Jacqueline: This is a very moving story with colorful and emotions words by Erna, why shoot it in black and white?
Martti Helde: Memories from the forties felt like they had to be in black and white, you know?
Jacqueline: It’s true. Whenever I think of time back then, I tend to think of everything in black and white because of the movies.
Martti Helde: And photographs. There was no question to make it in black and white. All the reference materials and the photographs were in black and white. We wanted to focus on the form, the overall image, and the shadows. We used the greyness, whiteness, and darkness to express it all.
Jacqueline: Any time a train was present and moving in the film, I noticed whispers taking over the noise of the engine. Since I don’t speak Estonian, what are they saying? And what made you choose the score?
Martti Helde: That’s a really good question. You’re one of the first people to ask me that. Just two have asked me, the previous one was an Estonian reporter and now you. That’s really cool.
It’s their names. There’s a thick book in Estonia with the names of those that were deported and I took real names from it, lined them all up alphabetically. I had thirty professional actors to come the studio and a conductor play around with the names to create the feeling of wind. The idea came from my sound designer. When he saw the film, he said he wanted to make it sound like wind with voices and I said, “Let’s make it with names.” The names can be weird to comprehend because they’re Estonian and in the forties the names were a bit different. I really loved this process of the whispering choir.

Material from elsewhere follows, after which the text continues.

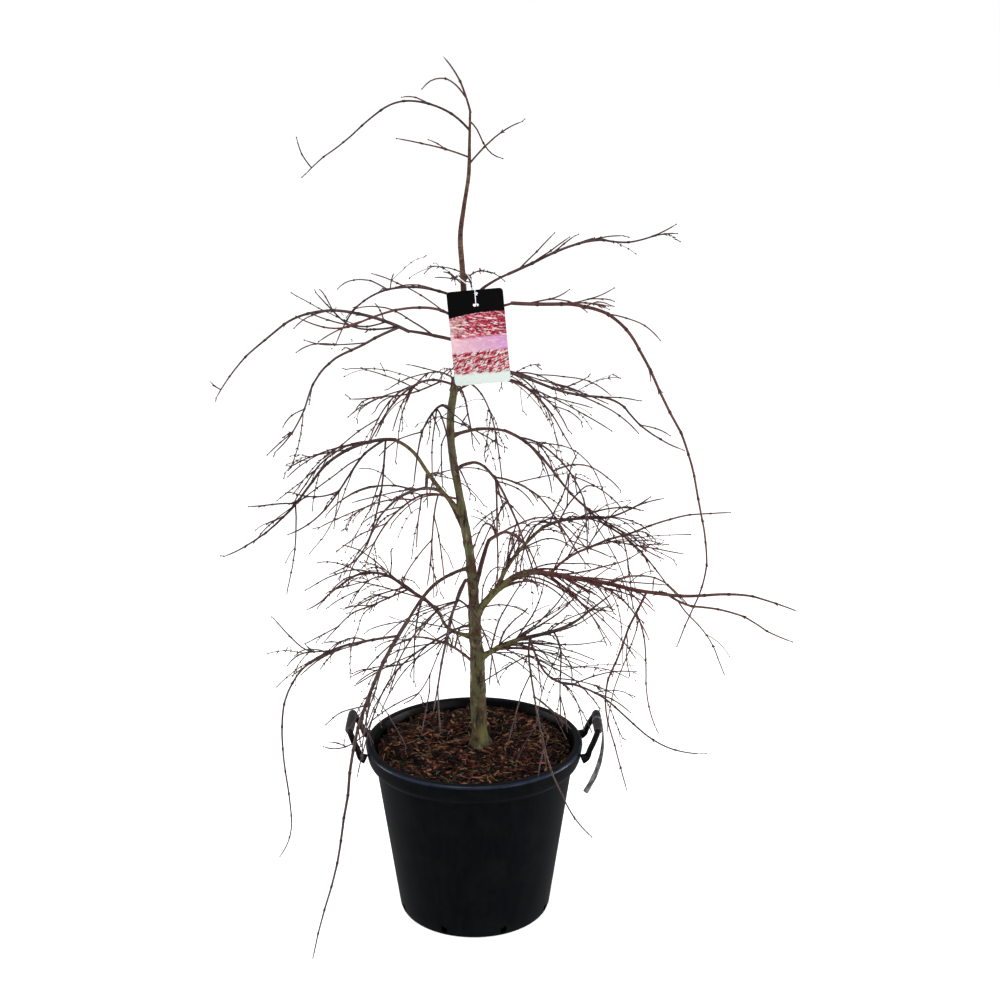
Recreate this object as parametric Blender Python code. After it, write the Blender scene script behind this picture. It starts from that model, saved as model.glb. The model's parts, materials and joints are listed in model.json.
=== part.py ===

I’ve known the score composer for fifteen or twenty years. We’ve been friends since childhood. I was doing school theatre and he was as well, and then later on he got into music. I asked him four years ago when I started making the movie if he would do the music. He’s scored some of my short films. He’s also a super sensitive person and I think he’s a genius, although he doesn’t know it. He’s twenty-six, as young as I am. But how he sees the world is amazing.